The Bruins' Pac-12 opponents, though, are shooting only 40.3 percent. That's not how this is supposed to work. Once a team gets through chewing up mid- and low-majors during the pre-conference schedule-yes, of course, UCLA lost to Cal Poly, so not much chewing up there-a steady diet of major-conference opponents is supposed to push those numbers up a bit.
Of course one bit of bad news. Not sure on Travis Wear for Saturday against ASU.
"There was a foul or something, I don't know if it was an elbow or what it was to the head," Wear said. "I think I got a stinger because both of my arms went numb and I was just out of it."
Wear, a 6-foot-10 junior, said trainers administered concussion tests, which he did not pass. He said he would be re-evaluated overnight and again on Friday and Saturday before determining his availability for Saturday's game at Arizona State.
So what does it mean? First the up side from Peter "talking points" Yoon over at ESPN:
And that's when UCLA is at its best: when it has something to prove.
The key now, is to maintain a high level of play from week to week.

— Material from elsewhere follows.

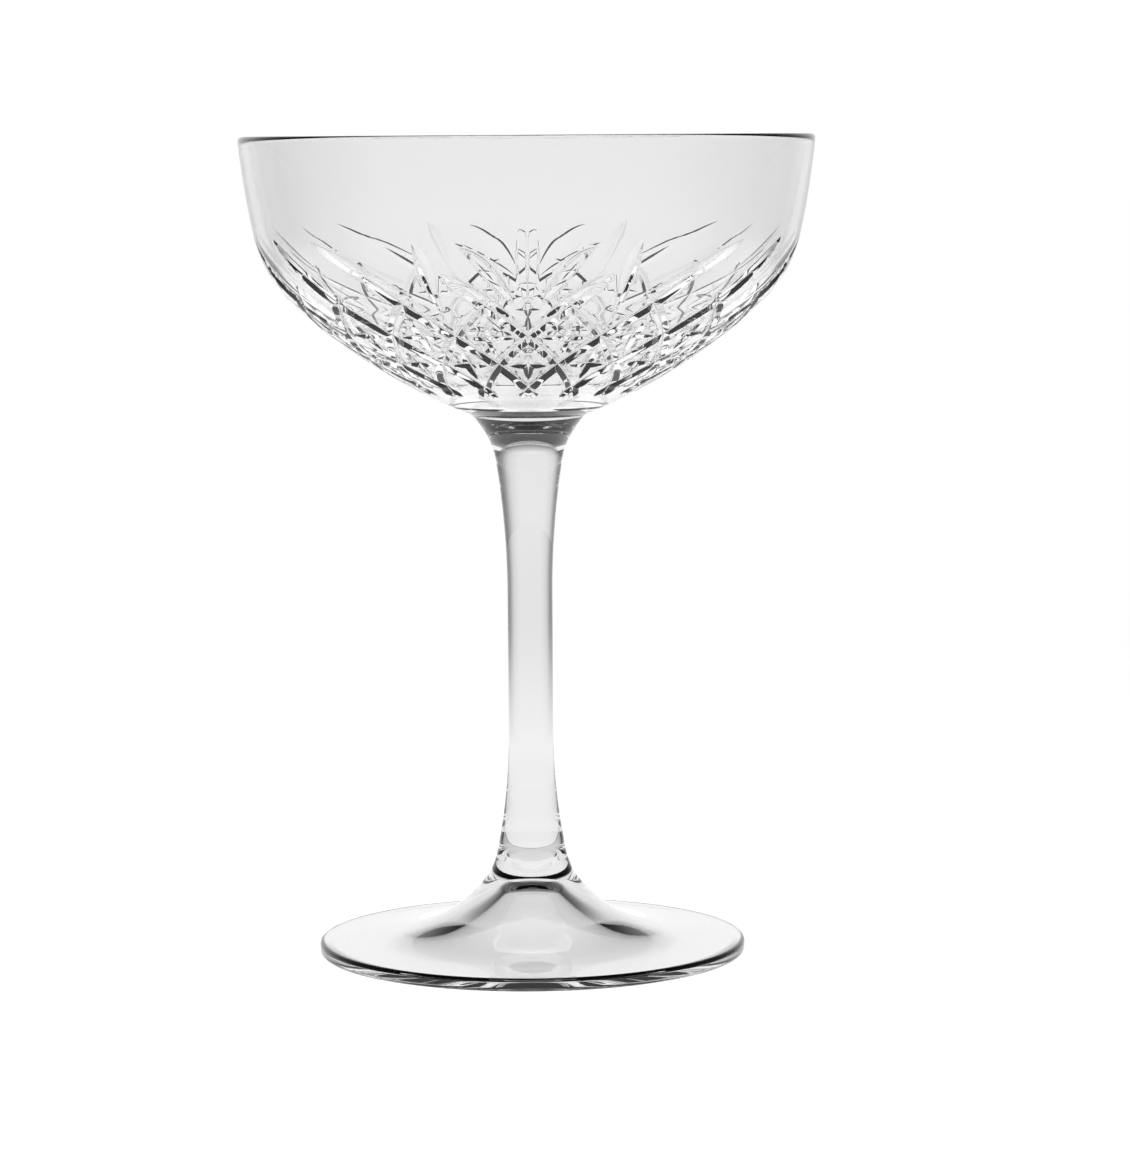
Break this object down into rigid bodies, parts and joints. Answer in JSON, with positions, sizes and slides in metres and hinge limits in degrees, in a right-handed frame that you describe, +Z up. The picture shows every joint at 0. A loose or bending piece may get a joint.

The Bruins showed Thursday they can play with some of the best in the country, but have yet to show they can do it on a consistent basis.
. . .
"Not get complacent," freshman Jordan Adams said. "We should play every team like they are a top-ranked opponent and have a high RPI and don't let up on anyone. It's hard to do because you play down to the level of competition, but yeah, we want to step it up."
. . .
"That just comes with effort," Muhammad said. "Coach Howland is always pushing us and especially pushing me. I say it's effort. We do seem to play better with our backs against the wall, but we're getting to where we can play at this level all the time."
And what it should mean:
"It's going to be hard to forget this one," said Muhammad, who had a team-high 23 points. "This is the sixth-ranked team. We're probably going to see ourselves on ESPN and all that stuff, and everyone is hyping us up."
But, he said, "You're only as good as your last game."
Then the Bruins are pretty good at the moment.